## start RECORDS SUPPLIED

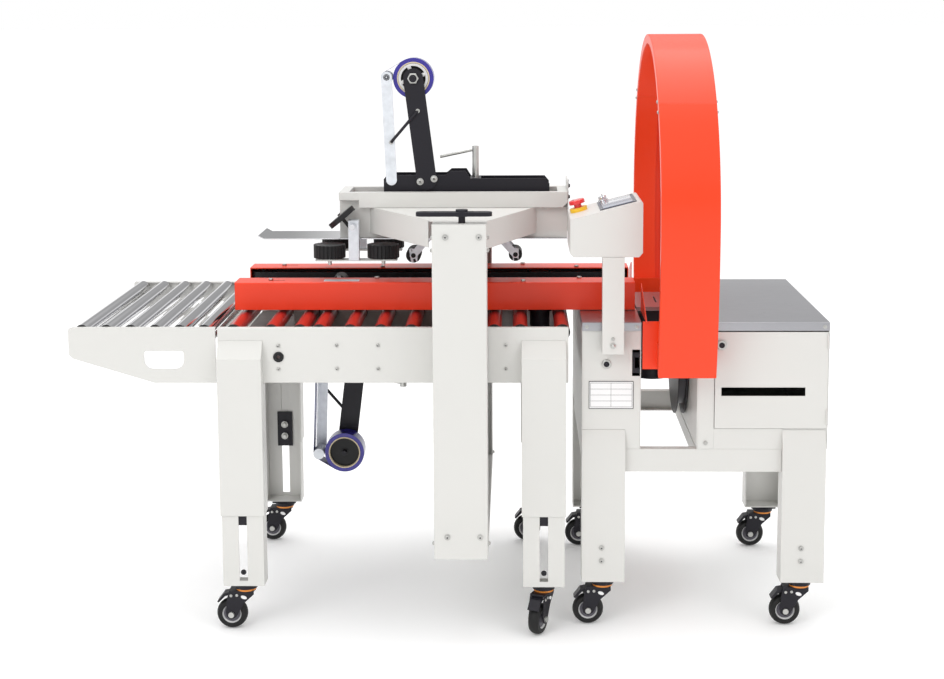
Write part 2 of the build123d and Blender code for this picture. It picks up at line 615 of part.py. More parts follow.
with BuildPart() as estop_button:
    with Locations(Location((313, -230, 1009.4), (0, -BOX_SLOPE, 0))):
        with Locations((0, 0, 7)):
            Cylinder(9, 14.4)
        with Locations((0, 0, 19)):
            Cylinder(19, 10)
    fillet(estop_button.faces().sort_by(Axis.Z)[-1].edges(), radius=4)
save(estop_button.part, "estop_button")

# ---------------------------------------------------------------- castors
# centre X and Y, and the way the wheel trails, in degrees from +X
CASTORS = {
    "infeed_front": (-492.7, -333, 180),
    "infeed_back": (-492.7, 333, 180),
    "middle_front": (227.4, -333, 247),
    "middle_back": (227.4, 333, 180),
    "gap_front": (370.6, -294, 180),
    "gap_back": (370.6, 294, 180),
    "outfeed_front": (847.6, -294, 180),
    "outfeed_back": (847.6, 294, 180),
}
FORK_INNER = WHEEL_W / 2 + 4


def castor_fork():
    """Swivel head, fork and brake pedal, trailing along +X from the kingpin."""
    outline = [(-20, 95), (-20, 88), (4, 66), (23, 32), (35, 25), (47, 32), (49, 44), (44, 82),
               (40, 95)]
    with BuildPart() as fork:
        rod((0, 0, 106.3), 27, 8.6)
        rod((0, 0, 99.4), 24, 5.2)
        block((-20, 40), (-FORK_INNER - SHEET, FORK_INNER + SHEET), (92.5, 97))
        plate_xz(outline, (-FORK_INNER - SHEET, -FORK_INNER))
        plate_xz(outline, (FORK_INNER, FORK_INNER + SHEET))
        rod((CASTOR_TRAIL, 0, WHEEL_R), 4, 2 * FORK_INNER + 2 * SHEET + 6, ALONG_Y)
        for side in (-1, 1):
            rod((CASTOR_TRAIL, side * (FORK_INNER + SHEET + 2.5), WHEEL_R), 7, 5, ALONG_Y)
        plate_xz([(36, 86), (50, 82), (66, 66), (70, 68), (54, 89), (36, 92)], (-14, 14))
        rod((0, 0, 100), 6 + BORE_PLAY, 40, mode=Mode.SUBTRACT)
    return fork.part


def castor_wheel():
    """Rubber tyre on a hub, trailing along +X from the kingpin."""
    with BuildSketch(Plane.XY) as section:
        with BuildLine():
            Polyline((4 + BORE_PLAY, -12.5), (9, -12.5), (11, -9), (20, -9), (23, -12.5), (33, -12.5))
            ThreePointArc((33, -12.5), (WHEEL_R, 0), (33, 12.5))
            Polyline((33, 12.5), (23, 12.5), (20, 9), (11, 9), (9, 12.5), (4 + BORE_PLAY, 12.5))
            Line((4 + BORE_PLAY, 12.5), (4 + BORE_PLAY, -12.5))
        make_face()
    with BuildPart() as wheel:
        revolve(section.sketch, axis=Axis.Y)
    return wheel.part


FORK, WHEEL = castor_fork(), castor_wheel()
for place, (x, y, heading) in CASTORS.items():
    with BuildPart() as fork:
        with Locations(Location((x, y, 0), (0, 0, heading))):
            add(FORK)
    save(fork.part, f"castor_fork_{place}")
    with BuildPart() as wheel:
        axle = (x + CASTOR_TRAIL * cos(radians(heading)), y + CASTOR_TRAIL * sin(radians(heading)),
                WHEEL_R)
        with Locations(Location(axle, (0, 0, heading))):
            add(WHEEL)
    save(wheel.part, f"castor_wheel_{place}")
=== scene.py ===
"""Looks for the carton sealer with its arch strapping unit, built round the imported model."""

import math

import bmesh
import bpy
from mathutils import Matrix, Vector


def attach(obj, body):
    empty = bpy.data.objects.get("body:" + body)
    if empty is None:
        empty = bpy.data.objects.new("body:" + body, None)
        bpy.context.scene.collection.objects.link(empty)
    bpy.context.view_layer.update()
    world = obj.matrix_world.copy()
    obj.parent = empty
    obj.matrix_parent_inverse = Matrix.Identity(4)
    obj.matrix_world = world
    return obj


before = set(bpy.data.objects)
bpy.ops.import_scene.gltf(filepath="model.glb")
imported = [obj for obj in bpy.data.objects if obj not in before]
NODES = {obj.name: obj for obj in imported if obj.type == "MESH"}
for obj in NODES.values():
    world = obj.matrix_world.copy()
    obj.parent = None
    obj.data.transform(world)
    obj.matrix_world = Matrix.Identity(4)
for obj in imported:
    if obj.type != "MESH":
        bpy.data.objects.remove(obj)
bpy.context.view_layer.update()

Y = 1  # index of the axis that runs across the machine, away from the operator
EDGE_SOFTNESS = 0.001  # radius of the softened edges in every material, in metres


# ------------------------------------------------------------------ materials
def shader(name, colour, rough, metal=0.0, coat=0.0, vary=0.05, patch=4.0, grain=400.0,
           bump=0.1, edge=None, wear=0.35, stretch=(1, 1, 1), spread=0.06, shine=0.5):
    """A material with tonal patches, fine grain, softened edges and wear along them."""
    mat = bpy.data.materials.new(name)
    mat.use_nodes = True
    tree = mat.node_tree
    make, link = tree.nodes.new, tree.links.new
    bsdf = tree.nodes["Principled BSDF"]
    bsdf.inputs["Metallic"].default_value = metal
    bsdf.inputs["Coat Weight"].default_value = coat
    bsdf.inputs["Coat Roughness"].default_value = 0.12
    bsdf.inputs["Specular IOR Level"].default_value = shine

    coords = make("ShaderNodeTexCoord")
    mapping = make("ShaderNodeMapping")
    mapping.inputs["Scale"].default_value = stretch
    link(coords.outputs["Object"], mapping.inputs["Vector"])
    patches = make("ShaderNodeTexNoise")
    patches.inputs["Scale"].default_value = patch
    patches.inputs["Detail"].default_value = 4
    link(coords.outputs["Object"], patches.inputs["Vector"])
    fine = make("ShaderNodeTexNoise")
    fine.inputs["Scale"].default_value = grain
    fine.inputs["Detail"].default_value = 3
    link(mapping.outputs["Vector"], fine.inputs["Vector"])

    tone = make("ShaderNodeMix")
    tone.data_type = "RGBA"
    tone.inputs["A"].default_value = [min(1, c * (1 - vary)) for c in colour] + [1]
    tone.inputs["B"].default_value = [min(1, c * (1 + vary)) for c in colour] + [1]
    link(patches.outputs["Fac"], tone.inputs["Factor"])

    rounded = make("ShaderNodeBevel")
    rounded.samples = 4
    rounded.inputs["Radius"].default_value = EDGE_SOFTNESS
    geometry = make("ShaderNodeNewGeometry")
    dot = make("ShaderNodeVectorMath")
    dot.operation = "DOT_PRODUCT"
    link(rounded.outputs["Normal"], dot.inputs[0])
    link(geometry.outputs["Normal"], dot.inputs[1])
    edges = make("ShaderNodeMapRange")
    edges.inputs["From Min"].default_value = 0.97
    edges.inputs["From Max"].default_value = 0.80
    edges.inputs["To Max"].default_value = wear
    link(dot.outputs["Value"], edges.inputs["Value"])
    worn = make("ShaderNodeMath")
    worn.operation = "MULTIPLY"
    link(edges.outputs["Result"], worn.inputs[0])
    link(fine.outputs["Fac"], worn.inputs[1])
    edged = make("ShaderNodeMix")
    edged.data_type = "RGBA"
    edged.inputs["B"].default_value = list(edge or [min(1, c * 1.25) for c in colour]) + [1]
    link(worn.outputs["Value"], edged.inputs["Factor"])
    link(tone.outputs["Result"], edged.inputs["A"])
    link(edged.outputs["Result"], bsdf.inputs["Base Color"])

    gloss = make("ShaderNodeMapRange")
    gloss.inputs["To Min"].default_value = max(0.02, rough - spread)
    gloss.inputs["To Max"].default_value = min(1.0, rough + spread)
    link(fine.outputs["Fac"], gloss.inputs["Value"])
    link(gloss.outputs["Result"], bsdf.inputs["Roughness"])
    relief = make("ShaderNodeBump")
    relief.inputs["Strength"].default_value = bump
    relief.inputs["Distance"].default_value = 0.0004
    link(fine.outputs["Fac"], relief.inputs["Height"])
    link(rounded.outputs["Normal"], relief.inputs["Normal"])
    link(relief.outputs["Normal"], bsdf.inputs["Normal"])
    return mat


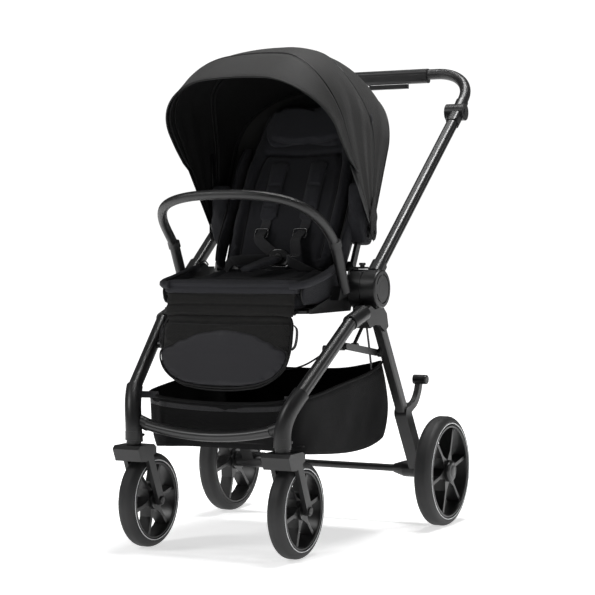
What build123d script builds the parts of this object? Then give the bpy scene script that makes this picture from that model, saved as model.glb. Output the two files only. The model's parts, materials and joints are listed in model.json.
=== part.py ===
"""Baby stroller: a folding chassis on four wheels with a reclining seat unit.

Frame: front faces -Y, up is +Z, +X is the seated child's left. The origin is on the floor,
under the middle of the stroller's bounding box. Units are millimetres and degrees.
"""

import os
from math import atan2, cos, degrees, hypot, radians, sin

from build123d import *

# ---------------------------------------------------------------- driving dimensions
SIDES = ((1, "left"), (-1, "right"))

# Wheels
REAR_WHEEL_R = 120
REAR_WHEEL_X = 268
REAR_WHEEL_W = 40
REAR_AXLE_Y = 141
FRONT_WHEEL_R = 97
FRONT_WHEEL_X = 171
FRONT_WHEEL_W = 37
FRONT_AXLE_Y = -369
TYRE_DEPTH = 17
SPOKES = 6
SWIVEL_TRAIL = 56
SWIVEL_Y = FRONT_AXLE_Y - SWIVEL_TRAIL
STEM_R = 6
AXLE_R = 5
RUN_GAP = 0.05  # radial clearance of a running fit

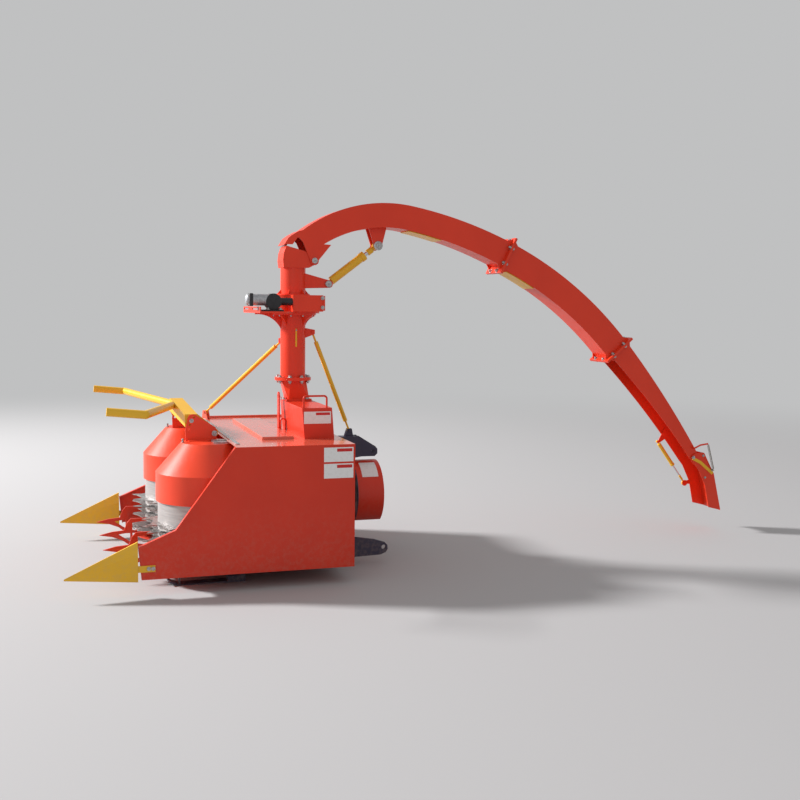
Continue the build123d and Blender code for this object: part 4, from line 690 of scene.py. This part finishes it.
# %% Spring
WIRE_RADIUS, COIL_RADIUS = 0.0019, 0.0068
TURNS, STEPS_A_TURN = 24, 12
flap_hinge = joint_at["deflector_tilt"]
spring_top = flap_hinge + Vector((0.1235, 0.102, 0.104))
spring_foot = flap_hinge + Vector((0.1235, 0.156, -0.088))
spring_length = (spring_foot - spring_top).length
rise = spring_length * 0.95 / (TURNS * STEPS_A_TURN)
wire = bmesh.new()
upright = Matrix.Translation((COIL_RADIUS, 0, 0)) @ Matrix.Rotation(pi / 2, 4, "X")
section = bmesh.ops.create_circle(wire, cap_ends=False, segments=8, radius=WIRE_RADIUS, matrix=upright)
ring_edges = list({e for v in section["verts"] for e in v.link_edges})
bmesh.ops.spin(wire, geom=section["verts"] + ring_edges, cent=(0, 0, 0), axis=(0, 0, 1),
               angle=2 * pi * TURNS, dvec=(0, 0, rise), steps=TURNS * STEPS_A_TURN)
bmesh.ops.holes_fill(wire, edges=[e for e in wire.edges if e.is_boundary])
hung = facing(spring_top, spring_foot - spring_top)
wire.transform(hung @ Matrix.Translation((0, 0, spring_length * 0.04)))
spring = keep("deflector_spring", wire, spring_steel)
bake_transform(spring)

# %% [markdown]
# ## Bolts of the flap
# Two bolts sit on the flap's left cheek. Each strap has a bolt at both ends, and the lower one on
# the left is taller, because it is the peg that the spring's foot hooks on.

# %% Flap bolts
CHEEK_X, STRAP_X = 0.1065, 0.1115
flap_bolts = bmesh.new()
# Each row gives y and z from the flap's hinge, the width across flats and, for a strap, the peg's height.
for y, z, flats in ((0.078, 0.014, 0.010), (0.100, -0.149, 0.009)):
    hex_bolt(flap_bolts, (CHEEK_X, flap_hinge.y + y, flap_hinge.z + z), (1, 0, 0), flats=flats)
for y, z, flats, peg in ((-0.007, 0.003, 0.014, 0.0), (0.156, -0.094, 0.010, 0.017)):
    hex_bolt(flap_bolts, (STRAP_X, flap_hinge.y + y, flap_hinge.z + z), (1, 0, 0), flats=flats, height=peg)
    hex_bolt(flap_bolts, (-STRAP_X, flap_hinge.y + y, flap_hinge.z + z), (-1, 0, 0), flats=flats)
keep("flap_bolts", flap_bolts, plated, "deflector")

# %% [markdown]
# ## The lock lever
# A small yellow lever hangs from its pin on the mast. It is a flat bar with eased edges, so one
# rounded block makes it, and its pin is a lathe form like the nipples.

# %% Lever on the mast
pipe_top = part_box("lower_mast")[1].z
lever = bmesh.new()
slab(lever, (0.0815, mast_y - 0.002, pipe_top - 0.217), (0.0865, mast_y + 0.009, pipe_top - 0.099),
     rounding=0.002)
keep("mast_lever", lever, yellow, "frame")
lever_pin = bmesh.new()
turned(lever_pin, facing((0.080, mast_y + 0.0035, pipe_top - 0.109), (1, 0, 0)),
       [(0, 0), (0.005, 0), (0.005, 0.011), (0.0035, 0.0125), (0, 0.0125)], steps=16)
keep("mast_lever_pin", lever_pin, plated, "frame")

## end RECORDS SUPPLIED

_WHAT IS ASKED_. Copy out exactly the lines running from the one with "FORK, WHEEL = castor_fork(), castor_wheel()" to the one with "obj.parent = empty", including both ends, and nothing more.

_CORRECT RESULT_.
FORK, WHEEL = castor_fork(), castor_wheel()
for place, (x, y, heading) in CASTORS.items():
    with BuildPart() as fork:
        with Locations(Location((x, y, 0), (0, 0, heading))):
            add(FORK)
    save(fork.part, f"castor_fork_{place}")
    with BuildPart() as wheel:
        axle = (x + CASTOR_TRAIL * cos(radians(heading)), y + CASTOR_TRAIL * sin(radians(heading)),
                WHEEL_R)
        with Locations(Location(axle, (0, 0, heading))):
            add(WHEEL)
    save(wheel.part, f"castor_wheel_{place}")
=== scene.py ===
"""Looks for the carton sealer with its arch strapping unit, built round the imported model."""

import math

import bmesh
import bpy
from mathutils import Matrix, Vector


def attach(obj, body):
    empty = bpy.data.objects.get("body:" + body)
    if empty is None:
        empty = bpy.data.objects.new("body:" + body, None)
        bpy.context.scene.collection.objects.link(empty)
    bpy.context.view_layer.update()
    world = obj.matrix_world.copy()
    obj.parent = empty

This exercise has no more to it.